The sensible alternative would be to measure the actual vibration level transferred to the hand during normal operation. The Control of Vibration at Work Regulations 2005, Regulation 5 (2c) relating to the assessment of daily exposure to vibration states, ‘if necessary, measurement of the magnitude of vibration to which the employees are exposed’. His means actual measurements on the operator. No laboratory measurements, no assumptions, no calculations, no timing, just simple measurement of the actual dose. There is no doubt that if suitable technologies were available at the time that the standard was written, this would be the adopted method. Some 20 years later, however, technology has moved on and techniques are now available to perform this measurement of actual vibration dose experienced by the hand. These advances include ….

- Miniature tri-axial accelerometers;;

- High speed data processing chips;

- Miniature digital memory chips;

- Small high capacity batteries;

- Miniaturisation of electronic assemblies.

These enable the manufacture of a dosimeter that can be worn inside the work glove, measure the vibration level transmitted to the hand, apply the specified frequency weighting, process the three axes of vibration data, compute the HSE points, process any overloads, store this data every second, and continue these processes for at least 12 hours. At the end of the shift, the whole record can be downloaded automatically to a PC for archiving and display. This provides an ideal solution, namely an accurate record of the dose suffered by the hand, rather than an estimate based on the vibration level of the tool under artificial laboratory conditions.

1. Solutions available today include relatively low cost accelerometers based on MEMS techniques (MicroElectroMechanical Systems) which offer very small size, low power

consumption and high accuracy.
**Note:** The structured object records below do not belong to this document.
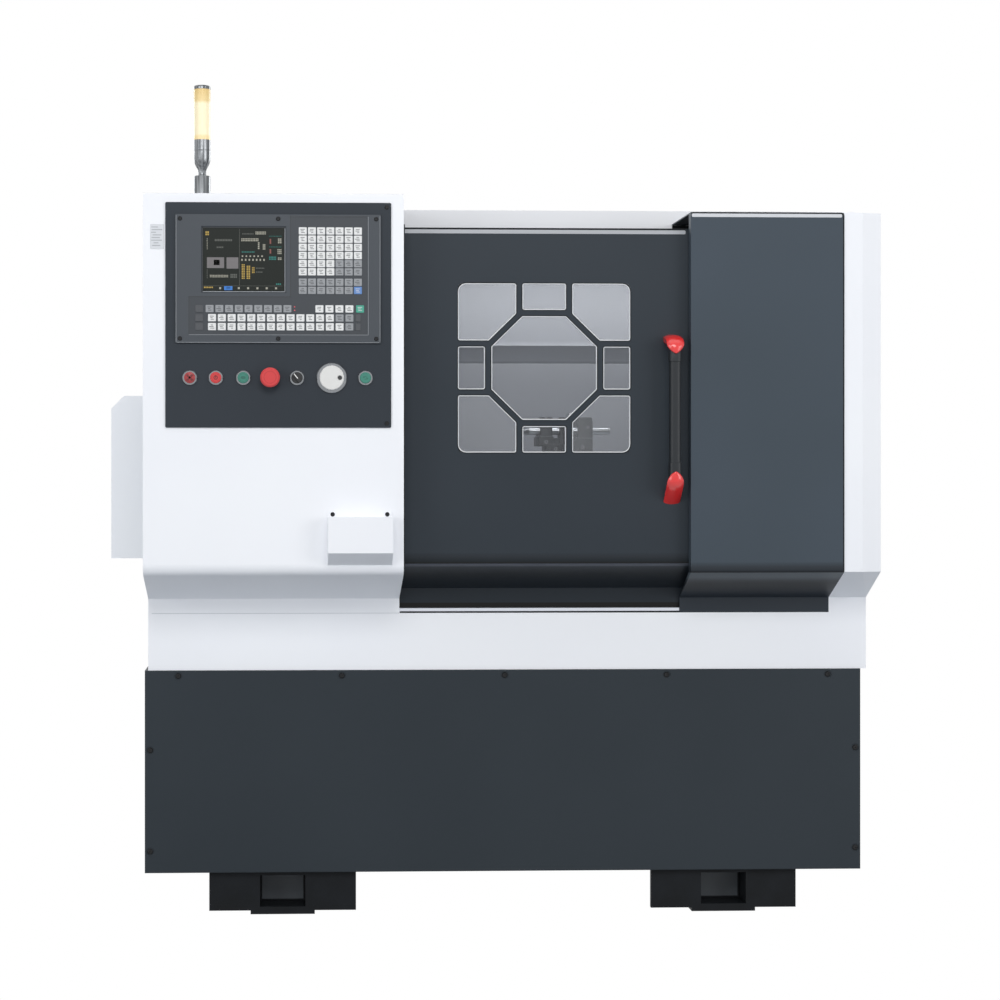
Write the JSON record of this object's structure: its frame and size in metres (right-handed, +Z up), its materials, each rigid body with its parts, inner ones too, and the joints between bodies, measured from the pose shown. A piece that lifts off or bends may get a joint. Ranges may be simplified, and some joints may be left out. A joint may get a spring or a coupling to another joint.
{
  "type": "cnc turning lathe",
  "caption": "Small enclosed turning lathe with a control panel on the left, one sliding door with a cut window, and gang tools on a cross slide.",
  "frame": {"origin": "on the floor under the middle of the machine's outer box", "axes": "+X to the operator's right along the spindle, +Y from the door to the back, +Z up"},
  "size_m": [1.628, 1.135, 1.846],
  "materials": {
    "white_paint": "semi-gloss powder coat",
    "dark_paint": "satin powder coat",
    "graphite_paint": "satin powder coat",
    "panel_paint": "fine textured powder coat",
    "frame_plastic": "matt moulded",
    "key_plastic": "embossed film",
    "screen_glass": "clear, dark behind",
    "foot_iron": "painted rough casting",
    "machine_iron": "painted casting",
    "liner_paint": "satin",
    "ground_steel": "ground",
    "tool_steel": "blackened",
    "aluminium": "anodised",
    "zinc_steel": "zinc plated",
    "black_steel": "black oxide",
    "chrome_trim": "plated",
    "lamp_metal": "satin anodised",
    "lamp_lens": "frosted, lit",
    "polycarbonate": "clear sheet",
    "handle_plastic": "fine grain",
    "red_plastic": "moulded",
    "red_lens": "clear red",
    "green_plastic": "moulded",
    "black_plastic": "moulded",
    "white_plastic": "moulded",
    "belt_rubber": "ribbed",
    "motor_paint": "satin"
  },
  "bodies": {
    "machine": {"left_feet": "foot_iron", "right_feet": "foot_iron", "machine_base": "dark_paint", "base_front_cover": "dark_paint", "coolant_tray": "white_paint", "control_housing": "white_paint", "right_cover": "graphite_paint", "right_side_panel": "white_paint", "left_side_panel": "white_paint", "back_panel": "white_paint", "hood": "white_paint", "belt_guard": "white_paint", "port_cover": "white_paint", "door_top_rail": "aluminium", "door_sill_rail": "aluminium", "bed_casting": "machine_iron", "headstock": "machine_iron", "drive_belt": "belt_rubber", "spindle_motor": "motor_paint", "motor_pedestal": "machine_iron", "linear_rails": "ground_steel", "screw_bearings": "ground_steel", "long_servo": "motor_paint", "chamber_liner": "liner_paint", "control_plate": "panel_paint", "controller_frame": "frame_plastic", "key_film": "key_plastic", "screen_glass": "screen_glass", "cover_screws": "black_steel", "button_bezels": "chrome_trim", "power_lamp": "red_lens", "signal_lamp_fittings": "lamp_metal", "signal_lamp_lens": "lamp_lens"},
    "door": {"door_panel": "graphite_paint", "window_pane": "polycarbonate", "door_handle": "handle_plastic", "handle_caps": "red_plastic", "door_top_plate": "zinc_steel"},
    "spindle": {"spindle": "ground_steel", "spindle_pulley": "aluminium", "chuck_body": "tool_steel"},
    "jaw_1": {"chuck_jaw_1": "tool_steel"},
    "jaw_2": {"chuck_jaw_2": "tool_steel"},
    "jaw_3": {"chuck_jaw_3": "tool_steel"},
    "motor_rotor": {"motor_pulley": "aluminium"},
    "saddle": {"saddle": "ground_steel", "cross_servo": "motor_paint"},
    "long_screw": {"long_ball_screw": "ground_steel"},
    "cross_screw": {"cross_ball_screw": "ground_steel"},
    "cross_slide": {"cross_slide": "ground_steel", "tool_blocks": "tool_steel", "tool_bars": "ground_steel", "coolant_hose": "chrome_trim"},
    "stop_button": {"stop_button": "red_plastic"},
    "start_button": {"start_button": "green_plastic"},
    "cycle_button": {"cycle_button": "green_plastic"},
    "emergency_stem": {"emergency_stop_stem": "black_plastic"},
    "emergency_head": {"emergency_stop_head": "red_plastic"},
    "selector": {"mode_selector": "black_plastic"},
    "handwheel": {"handwheel": "white_plastic"}
  },
  "joints": [
    {"name": "door_slide", "type": "slide", "parent": "machine", "child": "door", "axis": [-1, 0, 0], "range_m": [0, 0.49]},
    {"name": "spindle_spin", "type": "hinge", "parent": "machine", "child": "spindle", "pos_m": [-0.1117, -0.0325, 1.037], "axis": [1, 0, 0], "continuous": true},
    {"name": "motor_spin", "type": "hinge", "parent": "machine", "child": "motor_rotor", "pos_m": [-0.724, 0.2425, 0.852], "axis": [1, 0, 0], "continuous": true},
    {"name": "jaw_1_slide", "type": "slide", "parent": "spindle", "child": "jaw_1", "axis": [0, 0, 1], "range_m": [0, 0.005]},
    {"name": "jaw_2_slide", "type": "slide", "parent": "spindle", "child": "jaw_2", "axis": [0, -0.866, -0.5], "range_m": [0, 0.005]},
    {"name": "jaw_3_slide", "type": "slide", "parent": "spindle", "child": "jaw_3", "axis": [0, 0.866, -0.5], "range_m": [0, 0.005]},
    {"name": "saddle_slide", "type": "slide", "parent": "machine", "child": "saddle", "axis": [1, 0, 0], "range_m": [-0.095, 0.095]},
    {"name": "long_screw_spin", "type": "hinge", "parent": "machine", "child": "long_screw", "pos_m": [0.466, -0.0325, 0.768], "axis": [1, 0, 0], "continuous": true},
    {"name": "cross_slide", "type": "slide", "parent": "saddle", "child": "cross_slide", "axis": [0, 1, 0], "range_m": [-0.06, 0.06]},
    {"name": "cross_screw_spin", "type": "hinge", "parent": "saddle", "child": "cross_screw", "pos_m": [0.19, 0.1875, 0.838], "axis": [0, 1, 0], "continuous": true},
    {"name": "stop_button_press", "type": "slide", "parent": "machine", "child": "stop_button", "axis": [0, 1, 0], "range_m": [0, 0.003], "stiffness_N_per_m": 800},
    {"name": "start_button_press", "type": "slide", "parent": "machine", "child": "start_button", "axis": [0, 1, 0], "range_m": [0, 0.003], "stiffness_N_per_m": 800},
    {"name": "cycle_button_press", "type": "slide", "parent": "machine", "child": "cycle_button", "axis": [0, 1, 0], "range_m": [0, 0.003], "stiffness_N_per_m": 800},
    {"name": "emergency_stop_press", "type": "slide", "parent": "machine", "child": "emergency_stem", "axis": [0, 1, 0], "range_m": [0, 0.004], "stiffness_N_per_m": 1500},
    {"name": "emergency_stop_twist", "type": "hinge", "parent": "emergency_stem", "child": "emergency_head", "pos_m": [-0.464, -0.5255, 1.136], "axis": [0, 1, 0], "range_deg": [0, 45], "stiffness_Nm_per_rad": 0.2},
    {"name": "selector_turn", "type": "hinge", "parent": "machine", "child": "selector", "pos_m": [-0.409, -0.5255, 1.136], "axis": [0, 1, 0], "range_deg": [0, 80]},
    {"name": "handwheel_turn", "type": "hinge", "parent": "machine", "child": "handwheel", "pos_m": [-0.338, -0.5255, 1.136], "axis": [0, 1, 0], "continuous": true}
  ],
  "couplings": [
    {"joint": "motor_spin", "follows": "spindle_spin", "ratio": 1.5946},
    {"joint": "jaw_2_slide", "follows": "jaw_1_slide", "ratio": 1},
    {"joint": "jaw_3_slide", "follows": "jaw_1_slide", "ratio": 1},
    {"joint": "long_screw_spin", "follows": "saddle_slide", "rad_per_m": -628.32},
    {"joint": "cross_screw_spin", "follows": "cross_slide", "rad_per_m": -1256.6}
  ]
}
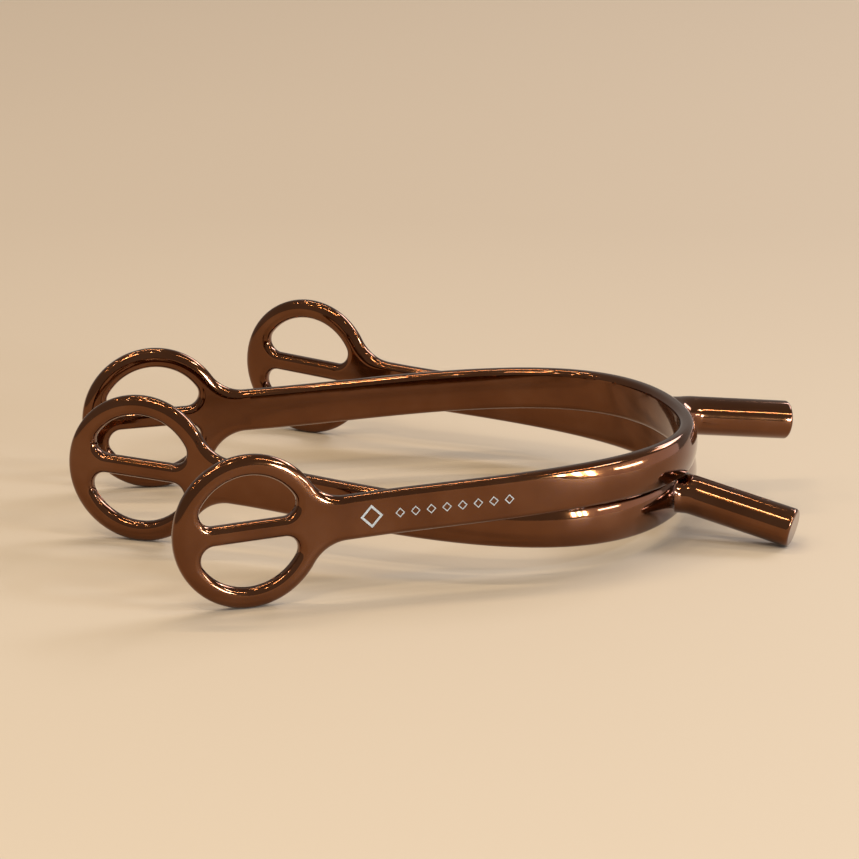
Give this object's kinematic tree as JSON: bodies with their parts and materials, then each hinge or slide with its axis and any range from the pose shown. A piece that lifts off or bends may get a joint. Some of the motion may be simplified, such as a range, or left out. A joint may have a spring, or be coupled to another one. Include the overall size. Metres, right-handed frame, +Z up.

This makes them an ideal component for use in vibration dosimeters. Their limitation relates to the maximum level of acceleration they can measure, typically 18g (180mm/s2), whilst the conventional transducers can measure to significantly higher levels. The MEMS devices do however have an advantage over the conventional more expensive and heavier piezo-electric types that are conventionally used in a lab. These suffer from a saturated state when overloaded, an issue that is recognised in the standard. In this state they become unresponsive for a period of time whilst they recover. MEMS devices do not suffer this effect, but the consequences of a maximum limit of 18g needs to be assessed.

Figure 1 shows the relationship between frequency, amplitude and the weighting function (Wh).

The amplitudes are plotted against the left hand axis and show the values for an 18g acceleration situation. The red line is the amplitude necessary to give the 18g result. This shows that at low frequencies, the necessary amplitudes become very high, for example at 11Hz the required amplitude would have to be 1.4 metres pk-pk. Clearly this is not achievable in reality. The yellow line is the maximum amplitude that can reasonably be expected. The two lines cross around 100Hz at an amplitude of 1.5mm. Above this frequency a level of 18g may be experienced in extreme circumstances. However, at 100Hz the weighting function as shown by the blue line, is 0.16 and diminishing further as frequency increases, so the overall effect on the dose level is relatively small. Where the limitation of 18g may give concern is with tools that deliver high transient (shock) loads. These transients may involve levels well over 18g, but ‘conventional’ accelerometers, especially if bolted directly to the tool, may also suffer overloads, with the added problem of saturation as mentioned earlier. An additional mitigation which favours the ‘new’ approach is that the cushioning of the handle and the work glove tends to become more significant as frequency increases, thus attenuating these high level transients, which by definition, have dominant high frequency components.

2. Clamping. When we are measuring the vibration of the tool, it is important that the accelerometer is firmly clamped to it. However, if we are measuring the vibration induced into the hand or finger, it makes sense to locate the sensor (tri-axial accelerometer) inside the work glove, held between the fingers such that the operator’s grip holds it against the tool handle. This means that the sensor will no longer be firmly clamped to the tool. . However, it

will be subject to the same vibration levels as the fingers. This is precisely what we need to measure as regards white finger risk.

Which is more important? Meeting the requirements of a standard, (written before suitable technologies became available), or meeting the intent of the Directive, thus providing better protection for the workforce?

It is clear to the author that this latter strategy provides a far better solution to the requirement for measuring/monitoring the vibration dose ‘suffered’ by the operator. It offers a solution which fully meets the purpose of the Directive, even though it uses a methodology not defined in the relevant standard.

EN ISO 5349 includes some additional requirements, stated as guidelines….

- Condition of the tool to be recorded. It adds that the characteristics of a vibrating tool can be highly variable.

- The positions and orientations of the operator’s hands should be reported. The operator’s posture should be described.

- The contact forces between the hand and the griping zone are likely to affect the vibration energy transferred to the hand.

This shows that the standard recognises the shortcoming in it’s approach. Are any of the above variables actually recorded in the real world? I suspect we all know the answer to that query.

Clearly, recording actual vibration input to the hand overcomes much of the issues related to these guidelines.

Also desirable…

- Three axes measured and reported separately.

- Time histories to be recorded and retained.

A system such as supplied by HAVSCo provides all these requirements, and the ‘real’ measurement of the vibration dose suffered by the operator.

Maybe it is time for the standards to be revised such that the recent advances in technology can be utilised to then benefit of our workforce?